*** Provided material ***

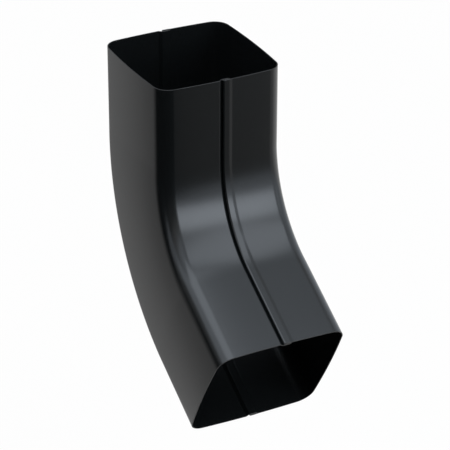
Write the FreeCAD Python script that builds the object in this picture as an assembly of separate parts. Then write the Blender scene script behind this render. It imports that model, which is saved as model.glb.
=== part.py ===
import FreeCAD, Part
import math
import os

# Downspout elbow for square rainwater pipe. Two halves are pressed from steel sheet and hooked into each
# other by a folded lock seam along the middle of the throat wall and along the middle of the heel wall.
#
# Frame, in millimetres: the origin is the centre of the narrow end's opening, +Z points out of that end
# along its axis, X runs across the pipe, and the elbow turns from -Z towards -Y.
# A section is drawn in x, across the pipe, and y, which is negative at the throat and positive at the heel.

# Sheet and pipe sizes
SHEET = 0.6             # thickness of the steel
SPIGOT_WIDTH = 80.0     # outside, across the narrow end that goes into a pipe socket
SPIGOT_DEPTH = 80.0     # outside, from throat to heel
SPIGOT_CORNER = 9.5     # outside radius of the four corners
SOCKET_WIDTH = 83.2     # outside, across the wide end that goes over a pipe
SOCKET_DEPTH = 82.4
SOCKET_CORNER = 10.0
CROWN = 1.8             # how far each wall bows out at its middle

# Course of the pipe
TURN = 60.0             # degrees between the two ends
BEND_RADIUS = 104.5     # of the centre line
SPIGOT_LEG = 51.5       # straight length at the narrow end
SOCKET_LEG = 50.0       # straight length at the wide end

# Lock seam, the same at throat and heel
LOCK_CENTRE = 2.25      # from the middle of the pipe to the middle of the lock
LOCK_PROUD = 0.35       # height of the lock above the wall
LOCK_PLAY = 0.04        # between one layer of sheet and the next
HOOK = 2.6              # flat length of each hook
HOOK_ROOM = 0.3         # from a hook's edge to the middle of the fold that holds it
GROOVE = 2.3            # open width beside the lock, where the left half dips under the right one
DIP_RUN = 2.2           # width of that dip
DIP_INSIDE_RADIUS = 0.1
RAMP_RUN = 1.8          # width of the right half's ramp, up from the wall to the lock
RAMP_INSIDE_RADIUS = 1.0

# How round shapes are drawn
BEND_STEP = 3.0         # degrees from one section of the bend to the next, at most, with straight lines between
FOLD_FLATS = 6          # short flats that make up the half turn of a fold

LAYER_PITCH = SHEET + LOCK_PLAY
FOLD_RADIUS = LAYER_PITCH + SHEET / 2
FOLD_GAP = HOOK + HOOK_ROOM
RIGHT_FOLD_X = LOCK_CENTRE - FOLD_GAP / 2
LEFT_FOLD_X = LOCK_CENTRE + FOLD_GAP / 2


def layer_depth(layer):
    """Depth of a layer's middle below the wall's outer face, for layers 0 (outermost) to 3."""
    return SHEET / 2 - LOCK_PROUD + layer * LAYER_PITCH


class Strip:
    """The middle line of a bent sheet, walked as flats and bends that join without a corner."""

    def __init__(self, x, y, heading):
        self.x, self.y, self.heading = x, y, heading
        self.steps = []

    def go(self, move):
        step = (self.x, self.y, self.heading, move)
        self.steps.append(step)
        self.x, self.y = self.point(step, 1.0, 0.0)
        self.heading += move[1]

    def point(self, step, share, aside):
        """A point a share of the way along a step, moved aside to the left of the walk."""
        x, y, heading, (size, angle, _) = step
        if angle == 0:
            return (x + share * size * math.cos(heading) - aside * math.sin(heading),
                    y + share * size * math.sin(heading) + aside * math.cos(heading))
        radius = math.copysign(size, angle)
        turned = heading + share * angle
        return (x - radius * math.sin(heading) + (radius - aside) * math.sin(turned),
                y + radius * math.cos(heading) - (radius - aside) * math.cos(turned))

    def side(self, aside):
        """Start, middle and end of each line and arc on one side of the sheet, and whether it is an arc."""
        pieces = []
        for step in self.steps:
            flats = step[3][2]
            count = max(flats, 1)
            for i in range(count):
                points = [self.point(step, (i + share) / count, aside) for share in (0, 0.5, 1)]
                pieces.append((points, flats == 0))
        return pieces


# A move is its length or radius, the angle it turns to the left, and the number of flats it is drawn with.
# A move with no flats is drawn as an arc.

def flat(length):
    return (length, 0, 1)


def bend(radius, angle):
    return (radius, angle, 0)


def crease(radius, angle):
    return (radius, angle, 1)


def fold(radius, angle):
    return (radius, angle, FOLD_FLATS)


def step_over(x0, y0, heading, x1, y1, inside_radius):
    """Moves that carry the sheet from one point and heading to another level, where it runs along +x again."""
    radius = inside_radius + SHEET / 2
    side = math.copysign(1, y1 - y0)
    centre_x = x0 - side * radius * math.sin(heading)
    centre_y = y0 + side * radius * math.cos(heading)
    run = x1 - centre_x
    rise = side * (y1 - side * radius - centre_y)
    reach = math.hypot(run, rise)
    slope = side * (math.atan2(rise, run) + math.asin(2 * radius / reach))
    straight = math.sqrt(reach ** 2 - 4 * radius ** 2)
    return [crease(radius, slope - heading), flat(straight), crease(radius, -slope)]


def corner_angles(width, depth, corner):
    """Radii of the side and throat walls, and how far each turns between its middle and its corner."""
    side_radius = ((depth / 2) ** 2 + CROWN ** 2) / (2 * CROWN)
    face_radius = ((width / 2) ** 2 + CROWN ** 2) / (2 * CROWN)
    side_x = side_radius - width / 2
    face_y = face_radius - depth / 2
    from_side, from_face = side_radius - corner, face_radius - corner
    apart = math.hypot(side_x, face_y)
    along = (from_face ** 2 - from_side ** 2 + apart ** 2) / (2 * apart)
    off = math.sqrt(from_face ** 2 - along ** 2)
    corner_x = (along * side_x - off * face_y) / apart
    corner_y = face_y - (along * face_y + off * side_x) / apart
    side_turn = math.atan2(-corner_y, side_x - corner_x)
    face_turn = math.atan2(-corner_x, face_y - corner_y)
    return side_radius, side_turn, face_radius, face_turn


def wall_moves(width, depth, corner, stop):
    """Moves from the middle of the side wall round the corner, to a stop short of the throat's middle.

    Returns them with the point and heading there, seen from the half's own side, which is at -x.
    """
    side_radius, side_turn, face_radius, face_turn = corner_angles(width, depth, corner)
    middle_radius = face_radius - SHEET / 2
    left_over = math.asin(stop / middle_radius)
    moves = [
        bend(side_radius - SHEET / 2, side_turn),
        bend(corner - SHEET / 2, math.pi / 2 - side_turn - face_turn),
        bend(middle_radius, face_turn - left_over),
    ]
    y = face_radius - depth / 2 - middle_radius * math.cos(left_over)
    return moves, -stop, y, -left_over


def left_moves(width, depth, corner):
    """Left half: the wall dips under the lock and ends in a hook that opens to the left."""
    stop = GROOVE + FOLD_RADIUS - RIGHT_FOLD_X
    moves, x, y, heading = wall_moves(width, depth, corner, stop)
    under = layer_depth(3) - depth / 2
    moves += step_over(x, y, heading, x + DIP_RUN, under, DIP_INSIDE_RADIUS)
    moves += [flat(LEFT_FOLD_X - x - DIP_RUN), fold(LAYER_PITCH, -math.pi), flat(HOOK)]
    return moves


def right_moves(width, depth, corner):
    """Right half, drawn mirrored: the wall ramps up to cover the lock and ends in a hook inside it."""
    stop = LEFT_FOLD_X + RAMP_RUN
    moves, x, y, heading = wall_moves(width, depth, corner, stop)
    over = layer_depth(0) - depth / 2
    moves += step_over(x, y, heading, -LEFT_FOLD_X, over, RAMP_INSIDE_RADIUS)
    moves += [flat(FOLD_GAP), fold(LAYER_PITCH, math.pi), flat(HOOK)]
    return moves


def half_strip(moves, width):
    """The whole half, from its heel hook to its throat hook: the moves backwards, then forwards."""
    probe = Strip(SHEET / 2 - width / 2, 0, -math.pi / 2)
    for move in moves:
        probe.go(move)
    strip = Strip(probe.x, -probe.y, math.pi - probe.heading)
    side_radius, side_turn, _ = moves[0]
    for move in moves[:0:-1] + [bend(side_radius, 2 * side_turn)] + moves[1:]:
        strip.go(move)
    return strip


def section(half, share, centre, normal):
    """Closed outline of one half's sheet, where share is 0 at the narrow size and 1 at the wide size."""
    width = SPIGOT_WIDTH + share * (SOCKET_WIDTH - SPIGOT_WIDTH)
    depth = SPIGOT_DEPTH + share * (SOCKET_DEPTH - SPIGOT_DEPTH)
    corner = SPIGOT_CORNER + share * (SOCKET_CORNER - SPIGOT_CORNER)
    moves_of, mirror = half
    strip = half_strip(moves_of(width, depth, corner), width)
    outer = strip.side(-SHEET / 2)
    inner = [(points[::-1], is_arc) for points, is_arc in reversed(strip.side(SHEET / 2))]
    throat_edge = ([outer[-1][0][-1], inner[0][0][0]], False)
    heel_edge = ([inner[-1][0][-1], outer[0][0][0]], False)

    def draw(points, is_arc):
        placed = [centre + FreeCAD.Vector(mirror * x, 0, 0) + normal * y for x, y in points]
        return (Part.Arc(*placed) if is_arc else Part.LineSegment(placed[0], placed[-1])).toShape()

    return Part.Wire([draw(*piece) for piece in outer + [throat_edge] + inner + [heel_edge]])


def station(turned):
    """Centre of the pipe and direction towards the heel, where the bend has turned so far, in degrees."""
    angle = math.radians(turned)
    centre = FreeCAD.Vector(0, -BEND_RADIUS * (1 - math.cos(angle)), -SPIGOT_LEG - BEND_RADIUS * math.sin(angle))
    return centre, FreeCAD.Vector(0, math.cos(angle), -math.sin(angle))


def make_half(half):
    count = math.ceil(TURN / BEND_STEP)
    sections = [section(half, i / count, *station(TURN * i / count)) for i in range(count + 1)]
    curved = Part.makeLoft(sections, True, True)
    spigot = Part.Face(sections[0]).extrude(FreeCAD.Vector(0, 0, SPIGOT_LEG))
    angle = math.radians(TURN)
    way_out = FreeCAD.Vector(0, -math.sin(angle), -math.cos(angle))
    socket = Part.Face(sections[-1]).extrude(way_out * SOCKET_LEG)
    return spigot.fuse([curved, socket])


HALVES = {"left_half": (left_moves, 1), "right_half": (right_moves, -1)}

os.makedirs("parts", exist_ok=True)
for name, half in HALVES.items():
    shape = make_half(half)
    shape.exportStep(f"parts/{name}.step")
    print(name, "solids", len(shape.Solids), "valid", shape.isValid(), "volume", round(shape.Volume, 1))
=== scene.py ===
import math

import bmesh
import bpy
from mathutils import Matrix, Vector


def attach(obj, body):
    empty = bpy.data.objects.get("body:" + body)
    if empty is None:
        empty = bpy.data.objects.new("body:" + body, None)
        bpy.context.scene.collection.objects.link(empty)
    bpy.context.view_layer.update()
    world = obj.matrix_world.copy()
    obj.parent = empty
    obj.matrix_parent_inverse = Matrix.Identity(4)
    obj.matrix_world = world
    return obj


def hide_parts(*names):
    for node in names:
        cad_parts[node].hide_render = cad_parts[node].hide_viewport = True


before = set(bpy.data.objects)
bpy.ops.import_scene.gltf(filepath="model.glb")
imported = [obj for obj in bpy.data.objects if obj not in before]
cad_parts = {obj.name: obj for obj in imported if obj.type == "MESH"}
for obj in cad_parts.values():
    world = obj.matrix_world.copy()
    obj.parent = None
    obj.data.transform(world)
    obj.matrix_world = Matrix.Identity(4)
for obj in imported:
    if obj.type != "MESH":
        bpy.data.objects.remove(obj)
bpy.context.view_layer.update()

# Downspout elbow for square rainwater pipe: two halves of painted steel sheet, hooked into each other by a
# folded lock seam along the middle of the throat wall and along the middle of the heel wall.
#
# Frame, in metres: the origin is the centre of the narrow end's opening, +Z points out of that end along its
# axis, X runs across the pipe, and the elbow turns from -Z towards -Y. The throat faces -Y and the heel +Y.

MM = 0.001

# Sheet and pipe sizes
SHEET = 0.6 * MM             # thickness of the steel
SPIGOT_WIDTH = 80.0 * MM     # outside, across the narrow end
SPIGOT_DEPTH = 80.0 * MM     # outside, from throat to heel
CORNER = 9.5 * MM            # outside radius of the narrow end's corners
SOCKET_WIDTH = 83.2 * MM     # outside, across the wide end
SOCKET_DEPTH = 82.4 * MM
CROWN = 1.8 * MM             # how far each wall of the narrow end bows out at its middle

# Course of the pipe
TURN = math.radians(60)      # between the two ends
BEND_RADIUS = 104.5 * MM     # of the centre line
SPIGOT_LEG = 51.5 * MM       # straight length at the narrow end
SOCKET_LEG = 50.0 * MM       # straight length at the wide end

# Lock seam, the same at throat and heel, with radii to the middle of the sheet
LOCK_CENTRE = 2.25 * MM      # from the middle of the pipe to the middle of the lock
LOCK_PROUD = 0.35 * MM       # height of the lock above the wall
LOCK_PLAY = 0.04 * MM        # between one layer of sheet and the next
HOOK = 2.6 * MM              # flat length of each hook
HOOK_ROOM = 0.3 * MM         # from a hook's edge to the middle of the fold that holds it
GROOVE = 2.3 * MM            # open width beside the lock, where the left half dips under the right one
DIP_RUN = 2.2 * MM           # width of that dip
DIP_RADIUS = 0.4 * MM
RAMP_TOP = 3.1 * MM          # from the middle of the pipe to the top of the right half's ramp
RAMP_FOOT = 6.1 * MM         # from the middle of the pipe to the foot of that ramp
RAMP_RADIUS = 5.0 * MM
LAYER_PITCH = SHEET + LOCK_PLAY
FOLD_RADIUS = LAYER_PITCH + SHEET / 2
FOLD_GAP = HOOK + HOOK_ROOM
RIGHT_FOLD_X = LOCK_CENTRE - FOLD_GAP / 2
LEFT_FOLD_X = LOCK_CENTRE + FOLD_GAP / 2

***

## Exercise
Return every line containing "imported".

## Exercise output
imported = [obj for obj in bpy.data.objects if obj not in before]
cad_parts = {obj.name: obj for obj in imported if obj.type == "MESH"}
for obj in imported:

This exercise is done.